Na etapa final, os alunos apresentaram trabalhos diversificados (produção de textos analíticos em torno de passagens metafóricas da obra ou explanações orais, tendo por eixo a concatenação da Literatura com outras linguagens), os quais comprovaram o êxito do projeto, merecendo uma avaliação positiva dos demais colegas, do professor e da instituição. Dentre as performances mais marcantes, cumpre ressaltar a ousadia de um grupo que constituiu uma dramatização em torno de Vidas Secas, elaborando uma espécie de monólogo para cada um dos personagens, em que se soube conjugar a percepção crítica em torno do universo interior desses seres e a síntese de conteúdos teóricos e ideológicos contemplados no decorrer da atividade. Outro grupo fez uma apreciação instigante de fotografias extraídas do livro Terra, de Sebastião Salgado, e de pinturas de Cândido Portinari, associando-as a fragmentos do livro e a letras de músicas regionais que denunciam a problemática social e humana presente no sertão e em outras paragens. O fascínio do projeto decorreu da pluralidade de linguagens e estilos que permeou a condução de suas diversas fases, bem assim da transposição do regionalismo do sertão para a universalidade dos cosmos.
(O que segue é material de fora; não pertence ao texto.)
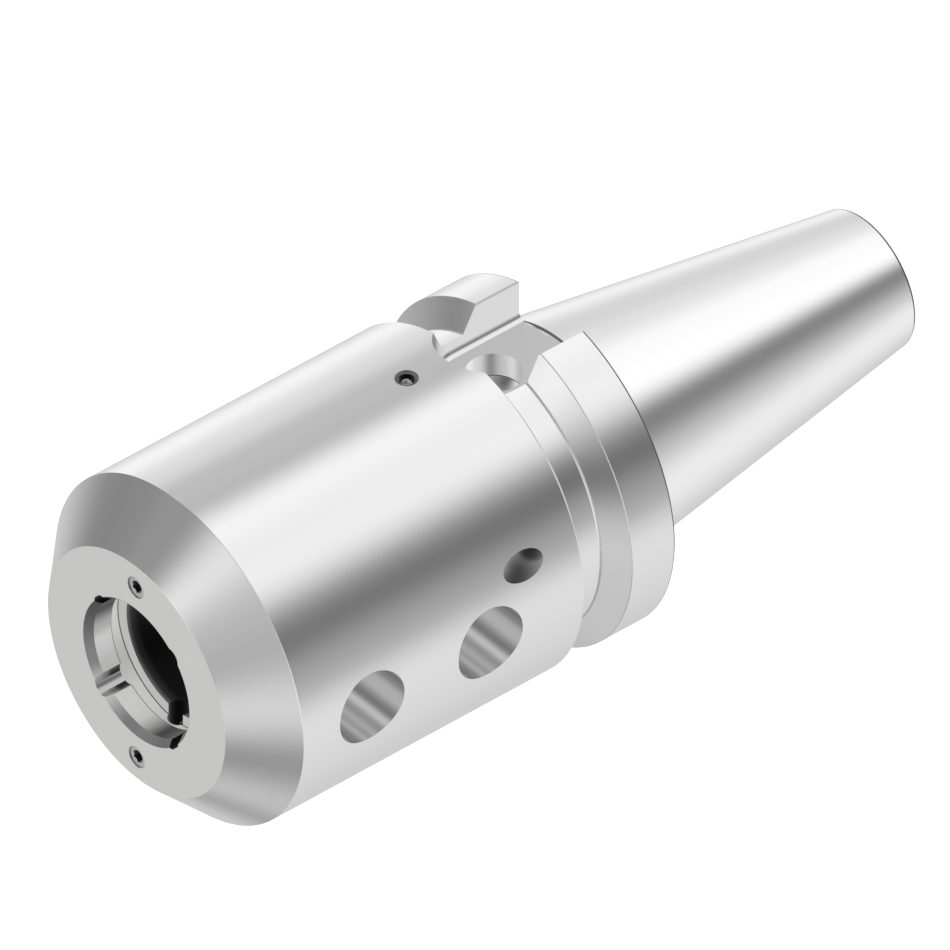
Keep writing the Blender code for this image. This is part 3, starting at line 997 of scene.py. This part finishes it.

Embora se tenha estendido por seis aulas de quarenta e cinco minutos cada e três horas seguidas de uma manhã de sábado (espaço reservado para apresentação de trabalhos), a prática de leitura deixou uma sensação inacabada dentro de cada um de nós, professor e alunos que a conduzimos: é como se clamasse para que as reflexões não se encontrassem ali e dessem vazão a uma acuidade crítica permanente. Os frutos colhidos configuram-se bem palpáveis: aprendizagem coletiva, aberta, sistemática; reflexões interiores para mudança de postura e pensamento de valores; e, principalmente, a sensação de que a sala de aula e a experiência de práticas múltiplas de leitura (muito além que a decodificação de palavras, imagens e símbolos) podem transformar concepções individuais e coletivas, a partir da intensificação do senso crítico dos leitores e de sua sensibilização para a vida do homem e do próprio estar no mundo, já que os desafios humanos e as batalhas frente a eles assumem conotações atemporais e ageográficas.